One of my first tasks was to create behaviors for the character Boyd Cooper. He was already modeled and rigged for animation, and even had some animations created for him. I made him programmatically walk around to the spots where it made sense to play the animations our artists created for him, spend some time in each spot, then move to the next, all while talking to himself.
[Double Fine founder] Tim Schafer wrote some dialog for Boyd that I was to use to construct Boyd's idle chatter. It was written so that he almost never said the same sentence twice—pick something from column A, then something from column B, then column C, where each contained a completely different phrase. The resulting effect sounded like he was muttering to himself, but never in a predictable way. He could also react to the things the player did.
It really feels sometimes like my job is that of a magician, where I take ordinary things and weave them all together to create something that feels like it has a life of its own. I also got to design and hook up puzzles, and wrote general systems to help bring other characters to life. As a senior gameplay programmer, my tasks are very similar, except that I oversee more systems now, make architectural decisions about them, and hold greater responsibilities for making sure things are working well in a game.
(Illustration by Michael Firman)
SH: How has your role with the company grown over time?
AK: There is a fairly flat structure at Double Fine, so even though my official title is now senior gameplay programmer and I've served as a lead on several projects, my role changes depending on a team's needs.
The coolest thing I've gotten to do at Double Fine is creatively direct a team of our insanely talented developers. We do a two-week studio-wide game jam here, where anyone at the company is able to pitch a game. In 2012 and 2014, we even opened the process to the public. In 2014, I pitched a game, Dear Leader, and the lovely people from the internet voted it as one of the finalists. You can check out the entire process of making the games that got greenlit from that year for free on YouTube.
SH: How much of your job is playing the game you're working on?
AK: A lot of my job involves playing the game, but there's a catch! The truth about game development is that even though you get to play your game all the time, that game is broken, ugly, and boring most of the time. And it's always that one game you have to play, every (work) day. It sometimes takes years to get games to be fun! But you still have to keep playing it and improving it until it works.
SH: Are there any gameplay elements you were highly involved with in a game you worked on that you're particularly proud of?
AK: I worked on the Milkman level in the original Psychonauts. It was an unusual design and theme, but I'm really proud of our small strike team, because I think we pulled it off.
I'm also proud of the design I came up with for how the narrative events worked in the prototype for Dear Leader. It worked like a deck of cards. You picked a card from the top, which described an event, optionally set some internal simulation state, and then let the player make a decision. Depending on the decision the player made, new cards would be shuffled into the deck (so to speak) and some would be shuffled out, so that the story would be different every time the player played the game, led by their own choices. It was a way to do narrative that still left a lot of agency to the player.
(via Double Fine)
SH: What's your biggest source of inspiration in programming games?

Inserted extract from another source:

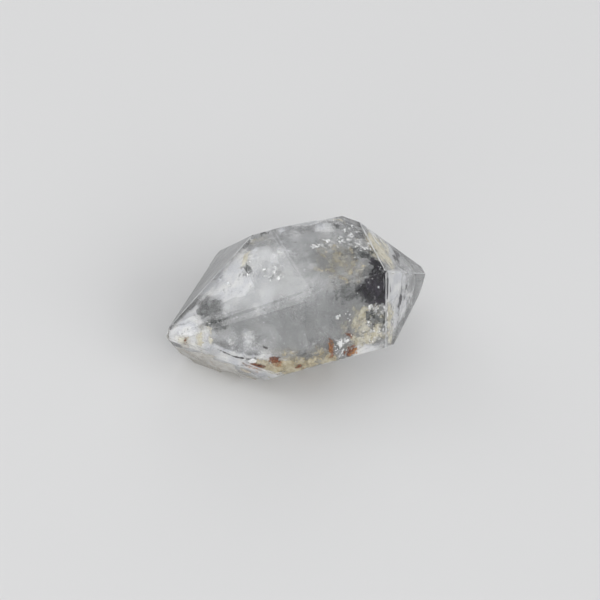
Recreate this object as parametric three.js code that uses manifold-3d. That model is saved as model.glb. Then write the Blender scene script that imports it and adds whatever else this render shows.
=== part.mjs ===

AK: I really love following people on Twitter who post interesting procedural experiments or screenshots of strange games they're working on. I also love going to conferences like the Game Developers Conference (GDC), especially to see the Experimental Gameplay Workshop and the Game Design Challenge, because it reminds me how incredible the games medium is and how much is possible with it.
When things get tough and I'm working late on a game, I do little searches on Twitter or on a forum, looking for a nice comment about a game I'm working on or have worked on, because it really helps to know that someone out there is excited to play it. It helps me get through those difficult deadlines.
(Courtesy of Anna Kipnis)
SH: Is there anything you think you uniquely offer to the table in the gameplay programmer role as a woman?
AK: I'm not sure whether it's because I'm a woman, necessarily, but what excites me about games can be quite different from what my colleagues like. It's better for the game you're working on to have a diversity of opinions and life experiences on a team. It contributes unique perspectives that are palpable in the resulting game. For example, I am personally very passionate about music and study it in my spare time, so if you come across a music puzzle or mini game in a Double Fine game, chances are I probably designed it, programmed it, and sometimes even voiced it (I played the purple flower in Once Upon a Monster).
(Courtesy of Anna Kipnis)
SH: Psychonauts 2 is a very highly anticipated game. Anything you can reveal about it at this point?
AK: I don't know how much I can say without getting in trouble with Spaff [Double Fine community manager James Spafford], but it's safe to say there will definitely be a young Psychonaut entering brains.